### Data provided

◇ ◇ ◇ ◇ ◇ ◇ ◇

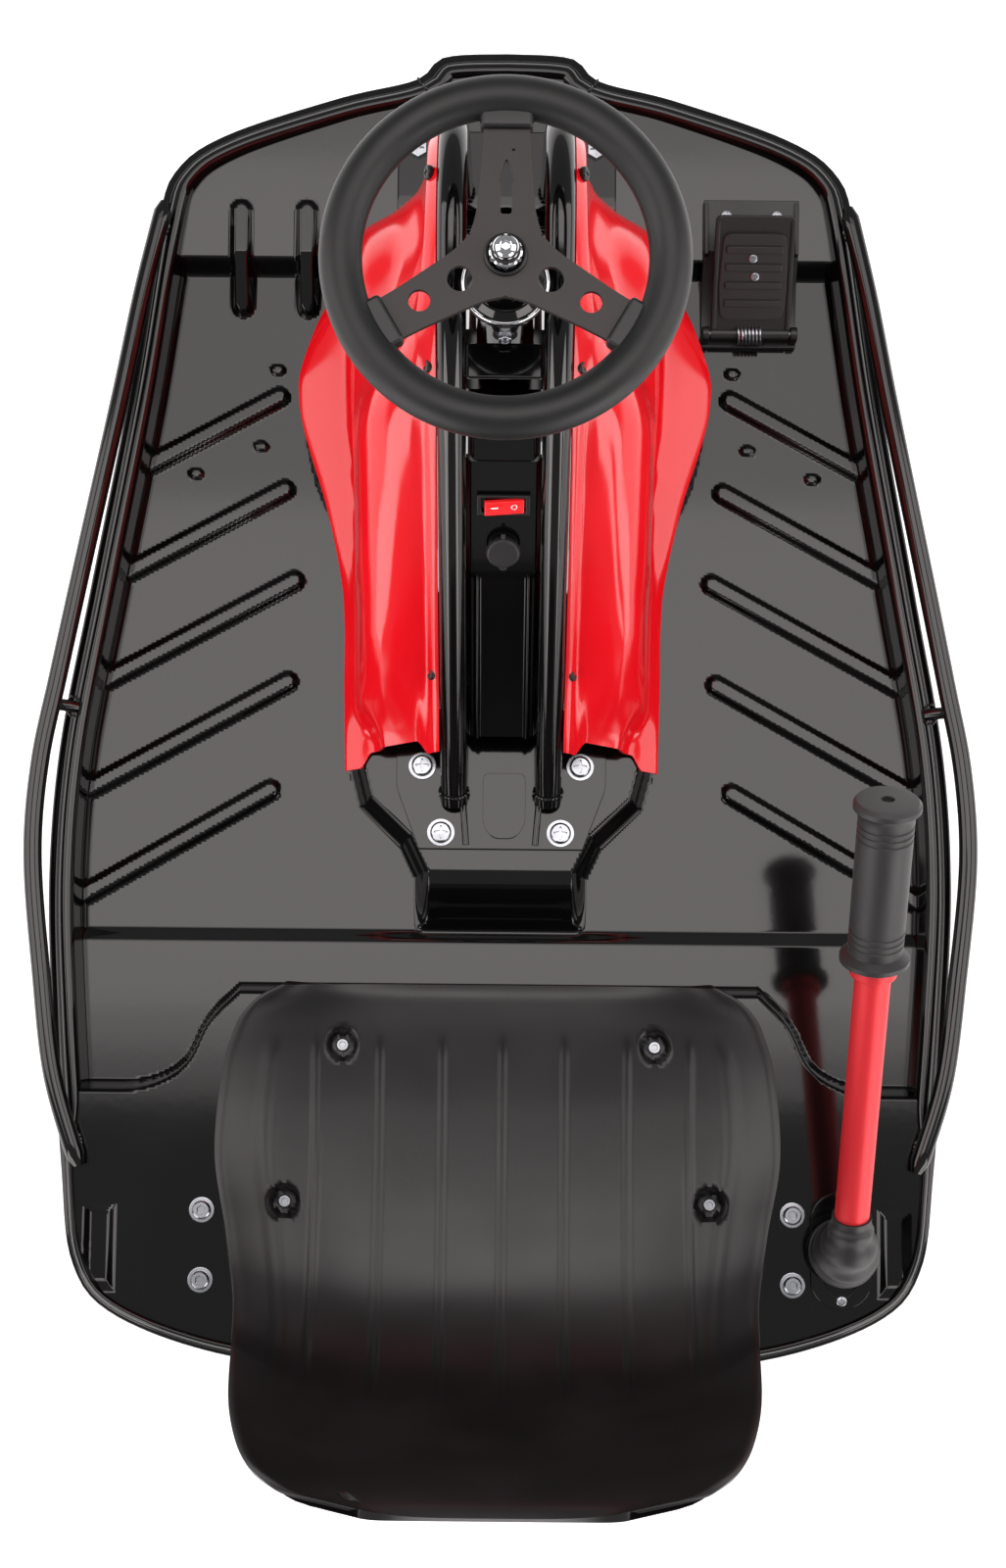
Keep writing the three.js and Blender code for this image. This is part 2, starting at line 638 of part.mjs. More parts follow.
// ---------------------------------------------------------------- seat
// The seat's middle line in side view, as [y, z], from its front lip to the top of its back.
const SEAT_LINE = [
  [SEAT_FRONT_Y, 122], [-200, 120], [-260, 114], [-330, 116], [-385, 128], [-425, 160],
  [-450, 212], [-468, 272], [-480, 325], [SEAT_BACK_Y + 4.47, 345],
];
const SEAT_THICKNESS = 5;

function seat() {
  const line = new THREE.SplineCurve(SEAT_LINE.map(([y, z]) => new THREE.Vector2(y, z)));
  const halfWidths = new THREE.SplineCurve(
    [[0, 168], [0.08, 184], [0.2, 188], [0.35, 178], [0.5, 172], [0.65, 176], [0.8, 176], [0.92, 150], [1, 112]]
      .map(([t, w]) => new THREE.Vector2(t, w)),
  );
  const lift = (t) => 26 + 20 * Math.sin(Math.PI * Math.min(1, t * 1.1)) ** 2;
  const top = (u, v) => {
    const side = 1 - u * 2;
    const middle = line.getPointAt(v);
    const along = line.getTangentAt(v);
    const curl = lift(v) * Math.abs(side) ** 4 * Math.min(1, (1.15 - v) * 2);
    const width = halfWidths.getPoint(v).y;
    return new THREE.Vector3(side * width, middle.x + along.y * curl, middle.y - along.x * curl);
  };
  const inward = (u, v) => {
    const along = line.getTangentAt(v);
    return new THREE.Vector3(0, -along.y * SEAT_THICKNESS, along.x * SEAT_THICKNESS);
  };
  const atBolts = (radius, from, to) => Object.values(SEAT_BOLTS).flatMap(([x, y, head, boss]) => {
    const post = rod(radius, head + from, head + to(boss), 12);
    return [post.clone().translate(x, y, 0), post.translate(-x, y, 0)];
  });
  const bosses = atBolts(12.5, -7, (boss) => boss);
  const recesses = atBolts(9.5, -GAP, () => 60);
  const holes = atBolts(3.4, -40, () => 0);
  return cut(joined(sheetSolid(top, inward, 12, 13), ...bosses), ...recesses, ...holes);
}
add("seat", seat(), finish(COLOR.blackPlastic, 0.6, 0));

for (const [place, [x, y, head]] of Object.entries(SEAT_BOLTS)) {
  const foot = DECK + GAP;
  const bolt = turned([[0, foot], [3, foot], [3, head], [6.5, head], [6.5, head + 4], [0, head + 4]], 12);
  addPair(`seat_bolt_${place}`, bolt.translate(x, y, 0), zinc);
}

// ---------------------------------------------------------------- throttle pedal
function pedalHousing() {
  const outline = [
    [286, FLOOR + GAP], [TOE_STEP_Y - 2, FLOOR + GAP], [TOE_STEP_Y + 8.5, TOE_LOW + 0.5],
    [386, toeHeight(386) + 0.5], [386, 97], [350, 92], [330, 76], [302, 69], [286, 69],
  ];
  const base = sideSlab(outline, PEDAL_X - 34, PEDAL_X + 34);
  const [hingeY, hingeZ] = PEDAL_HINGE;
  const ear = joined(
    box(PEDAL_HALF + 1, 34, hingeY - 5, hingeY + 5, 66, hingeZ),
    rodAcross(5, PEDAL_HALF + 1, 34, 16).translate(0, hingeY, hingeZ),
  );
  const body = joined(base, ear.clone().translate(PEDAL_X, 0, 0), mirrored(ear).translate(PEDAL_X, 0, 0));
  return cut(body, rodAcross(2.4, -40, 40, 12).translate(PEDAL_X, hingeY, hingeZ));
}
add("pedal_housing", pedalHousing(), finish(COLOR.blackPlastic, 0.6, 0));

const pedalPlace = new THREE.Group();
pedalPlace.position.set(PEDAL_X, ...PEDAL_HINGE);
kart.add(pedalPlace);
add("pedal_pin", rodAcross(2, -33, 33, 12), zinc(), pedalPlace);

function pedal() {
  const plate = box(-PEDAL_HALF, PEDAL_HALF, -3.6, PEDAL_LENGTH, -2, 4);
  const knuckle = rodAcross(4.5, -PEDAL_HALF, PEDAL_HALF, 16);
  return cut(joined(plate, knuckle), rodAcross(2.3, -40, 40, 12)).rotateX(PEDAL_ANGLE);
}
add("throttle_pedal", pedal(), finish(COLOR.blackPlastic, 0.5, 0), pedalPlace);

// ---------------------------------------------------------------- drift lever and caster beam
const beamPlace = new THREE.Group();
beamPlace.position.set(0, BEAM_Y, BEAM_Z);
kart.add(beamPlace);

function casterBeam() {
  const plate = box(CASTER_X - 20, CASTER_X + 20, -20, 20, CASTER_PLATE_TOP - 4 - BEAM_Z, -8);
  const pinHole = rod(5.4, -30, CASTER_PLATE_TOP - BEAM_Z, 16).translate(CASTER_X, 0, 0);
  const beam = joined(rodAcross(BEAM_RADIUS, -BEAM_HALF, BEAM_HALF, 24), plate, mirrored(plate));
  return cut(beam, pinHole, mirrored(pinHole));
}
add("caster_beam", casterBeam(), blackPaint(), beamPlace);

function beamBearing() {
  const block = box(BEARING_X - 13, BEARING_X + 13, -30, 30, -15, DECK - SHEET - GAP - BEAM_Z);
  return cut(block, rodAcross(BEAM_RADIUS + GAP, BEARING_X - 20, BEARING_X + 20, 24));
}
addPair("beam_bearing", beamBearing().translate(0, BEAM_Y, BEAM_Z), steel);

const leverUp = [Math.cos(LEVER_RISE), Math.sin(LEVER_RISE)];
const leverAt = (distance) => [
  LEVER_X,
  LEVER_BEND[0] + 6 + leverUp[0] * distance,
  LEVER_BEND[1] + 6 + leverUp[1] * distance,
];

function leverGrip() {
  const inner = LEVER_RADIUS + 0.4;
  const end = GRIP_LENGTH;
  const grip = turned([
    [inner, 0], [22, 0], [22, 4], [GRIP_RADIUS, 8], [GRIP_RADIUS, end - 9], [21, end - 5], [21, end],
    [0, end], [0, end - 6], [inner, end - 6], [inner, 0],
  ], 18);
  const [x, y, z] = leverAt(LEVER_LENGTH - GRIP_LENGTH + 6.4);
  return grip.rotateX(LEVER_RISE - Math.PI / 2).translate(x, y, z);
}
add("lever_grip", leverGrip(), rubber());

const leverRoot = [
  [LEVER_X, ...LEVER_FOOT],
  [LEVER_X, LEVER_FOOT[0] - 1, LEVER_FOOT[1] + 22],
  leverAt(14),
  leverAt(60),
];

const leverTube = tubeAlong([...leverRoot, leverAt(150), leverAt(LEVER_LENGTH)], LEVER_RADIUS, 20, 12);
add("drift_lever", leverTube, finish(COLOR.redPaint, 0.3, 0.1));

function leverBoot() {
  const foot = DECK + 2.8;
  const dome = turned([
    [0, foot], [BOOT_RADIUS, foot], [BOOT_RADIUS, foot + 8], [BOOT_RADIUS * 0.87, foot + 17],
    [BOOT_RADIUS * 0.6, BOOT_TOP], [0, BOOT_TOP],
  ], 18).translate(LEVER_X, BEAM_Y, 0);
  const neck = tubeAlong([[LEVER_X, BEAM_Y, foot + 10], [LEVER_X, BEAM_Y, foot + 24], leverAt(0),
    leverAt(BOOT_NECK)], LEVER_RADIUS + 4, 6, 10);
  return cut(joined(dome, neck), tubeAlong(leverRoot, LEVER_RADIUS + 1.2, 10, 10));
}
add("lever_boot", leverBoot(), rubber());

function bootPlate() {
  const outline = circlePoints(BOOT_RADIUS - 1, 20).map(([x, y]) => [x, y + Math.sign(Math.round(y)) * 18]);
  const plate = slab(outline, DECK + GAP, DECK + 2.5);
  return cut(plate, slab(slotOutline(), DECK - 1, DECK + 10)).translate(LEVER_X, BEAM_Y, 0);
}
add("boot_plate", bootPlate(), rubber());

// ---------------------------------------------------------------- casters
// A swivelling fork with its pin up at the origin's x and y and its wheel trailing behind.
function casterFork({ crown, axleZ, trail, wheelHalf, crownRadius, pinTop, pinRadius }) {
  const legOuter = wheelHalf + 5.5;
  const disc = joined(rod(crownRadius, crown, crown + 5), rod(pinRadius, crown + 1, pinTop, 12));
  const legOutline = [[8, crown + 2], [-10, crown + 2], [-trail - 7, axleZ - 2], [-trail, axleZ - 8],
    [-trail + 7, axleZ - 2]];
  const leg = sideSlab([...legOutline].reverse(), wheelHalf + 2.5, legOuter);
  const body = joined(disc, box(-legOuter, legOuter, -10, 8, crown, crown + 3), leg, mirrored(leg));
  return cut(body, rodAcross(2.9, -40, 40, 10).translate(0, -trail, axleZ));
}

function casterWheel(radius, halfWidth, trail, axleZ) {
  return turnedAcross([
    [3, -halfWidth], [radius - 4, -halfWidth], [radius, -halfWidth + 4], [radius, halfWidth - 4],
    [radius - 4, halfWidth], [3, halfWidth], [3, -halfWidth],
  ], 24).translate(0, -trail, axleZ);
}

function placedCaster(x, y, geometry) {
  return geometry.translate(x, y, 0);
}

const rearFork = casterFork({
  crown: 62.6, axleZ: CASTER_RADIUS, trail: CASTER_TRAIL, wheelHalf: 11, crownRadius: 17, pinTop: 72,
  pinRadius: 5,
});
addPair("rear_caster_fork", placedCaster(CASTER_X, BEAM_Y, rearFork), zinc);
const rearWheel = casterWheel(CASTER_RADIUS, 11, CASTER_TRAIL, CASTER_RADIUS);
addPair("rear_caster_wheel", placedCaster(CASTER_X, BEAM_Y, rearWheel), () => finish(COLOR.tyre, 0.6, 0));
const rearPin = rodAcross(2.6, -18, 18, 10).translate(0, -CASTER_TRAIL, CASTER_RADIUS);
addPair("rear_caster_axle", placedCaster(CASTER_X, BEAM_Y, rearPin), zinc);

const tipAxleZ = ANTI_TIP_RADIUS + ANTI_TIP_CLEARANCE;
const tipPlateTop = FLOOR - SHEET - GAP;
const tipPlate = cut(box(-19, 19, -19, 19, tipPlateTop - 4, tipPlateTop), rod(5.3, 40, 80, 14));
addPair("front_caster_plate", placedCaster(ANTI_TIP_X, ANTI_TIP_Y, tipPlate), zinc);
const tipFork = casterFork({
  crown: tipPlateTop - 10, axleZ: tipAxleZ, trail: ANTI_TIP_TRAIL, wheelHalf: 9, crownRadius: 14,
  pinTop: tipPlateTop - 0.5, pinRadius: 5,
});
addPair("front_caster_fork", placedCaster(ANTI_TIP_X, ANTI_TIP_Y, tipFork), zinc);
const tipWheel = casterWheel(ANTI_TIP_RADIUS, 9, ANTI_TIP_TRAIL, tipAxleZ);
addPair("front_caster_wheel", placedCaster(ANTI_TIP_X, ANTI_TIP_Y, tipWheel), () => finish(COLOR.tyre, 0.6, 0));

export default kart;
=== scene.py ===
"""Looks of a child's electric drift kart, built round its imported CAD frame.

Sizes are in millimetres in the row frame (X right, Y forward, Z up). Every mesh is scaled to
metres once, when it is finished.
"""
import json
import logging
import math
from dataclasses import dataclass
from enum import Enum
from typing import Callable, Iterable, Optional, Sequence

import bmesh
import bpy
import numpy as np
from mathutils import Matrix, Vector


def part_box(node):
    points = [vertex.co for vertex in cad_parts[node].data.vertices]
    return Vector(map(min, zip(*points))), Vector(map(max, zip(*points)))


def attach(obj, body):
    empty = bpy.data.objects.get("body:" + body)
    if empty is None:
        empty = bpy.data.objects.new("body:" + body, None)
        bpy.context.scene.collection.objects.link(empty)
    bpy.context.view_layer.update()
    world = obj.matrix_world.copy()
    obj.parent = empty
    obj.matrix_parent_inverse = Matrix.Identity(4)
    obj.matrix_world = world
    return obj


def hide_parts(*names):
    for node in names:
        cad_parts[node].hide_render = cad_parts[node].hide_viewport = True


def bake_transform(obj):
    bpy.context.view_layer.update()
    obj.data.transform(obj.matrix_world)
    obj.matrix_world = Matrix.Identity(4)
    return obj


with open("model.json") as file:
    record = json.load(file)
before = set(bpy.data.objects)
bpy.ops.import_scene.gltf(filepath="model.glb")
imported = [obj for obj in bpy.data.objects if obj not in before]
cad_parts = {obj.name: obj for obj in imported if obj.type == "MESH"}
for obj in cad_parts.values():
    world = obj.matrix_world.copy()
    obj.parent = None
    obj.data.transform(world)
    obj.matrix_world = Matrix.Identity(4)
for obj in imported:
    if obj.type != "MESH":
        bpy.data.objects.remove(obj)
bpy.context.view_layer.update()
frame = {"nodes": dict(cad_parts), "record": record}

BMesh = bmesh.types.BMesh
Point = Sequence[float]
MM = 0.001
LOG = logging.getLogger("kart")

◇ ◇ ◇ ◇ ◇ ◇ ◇

Return the exact lines from the line with "BEAM_Y, rearPin), zinc);" to the line with "bpy.context.scene.collection.objects.link(empty)", inclusive of both, with nothing added.

### Exercise result
addPair("rear_caster_axle", placedCaster(CASTER_X, BEAM_Y, rearPin), zinc);

const tipAxleZ = ANTI_TIP_RADIUS + ANTI_TIP_CLEARANCE;
const tipPlateTop = FLOOR - SHEET - GAP;
const tipPlate = cut(box(-19, 19, -19, 19, tipPlateTop - 4, tipPlateTop), rod(5.3, 40, 80, 14));
addPair("front_caster_plate", placedCaster(ANTI_TIP_X, ANTI_TIP_Y, tipPlate), zinc);
const tipFork = casterFork({
  crown: tipPlateTop - 10, axleZ: tipAxleZ, trail: ANTI_TIP_TRAIL, wheelHalf: 9, crownRadius: 14,
  pinTop: tipPlateTop - 0.5, pinRadius: 5,
});
addPair("front_caster_fork", placedCaster(ANTI_TIP_X, ANTI_TIP_Y, tipFork), zinc);
const tipWheel = casterWheel(ANTI_TIP_RADIUS, 9, ANTI_TIP_TRAIL, tipAxleZ);
addPair("front_caster_wheel", placedCaster(ANTI_TIP_X, ANTI_TIP_Y, tipWheel), () => finish(COLOR.tyre, 0.6, 0));

export default kart;
=== scene.py ===
"""Looks of a child's electric drift kart, built round its imported CAD frame.

Sizes are in millimetres in the row frame (X right, Y forward, Z up). Every mesh is scaled to
metres once, when it is finished.
"""
import json
import logging
import math
from dataclasses import dataclass
from enum import Enum
from typing import Callable, Iterable, Optional, Sequence

import bmesh
import bpy
import numpy as np
from mathutils import Matrix, Vector


def part_box(node):
    points = [vertex.co for vertex in cad_parts[node].data.vertices]
    return Vector(map(min, zip(*points))), Vector(map(max, zip(*points)))


def attach(obj, body):
    empty = bpy.data.objects.get("body:" + body)
    if empty is None:
        empty = bpy.data.objects.new("body:" + body, None)
        bpy.context.scene.collection.objects.link(empty)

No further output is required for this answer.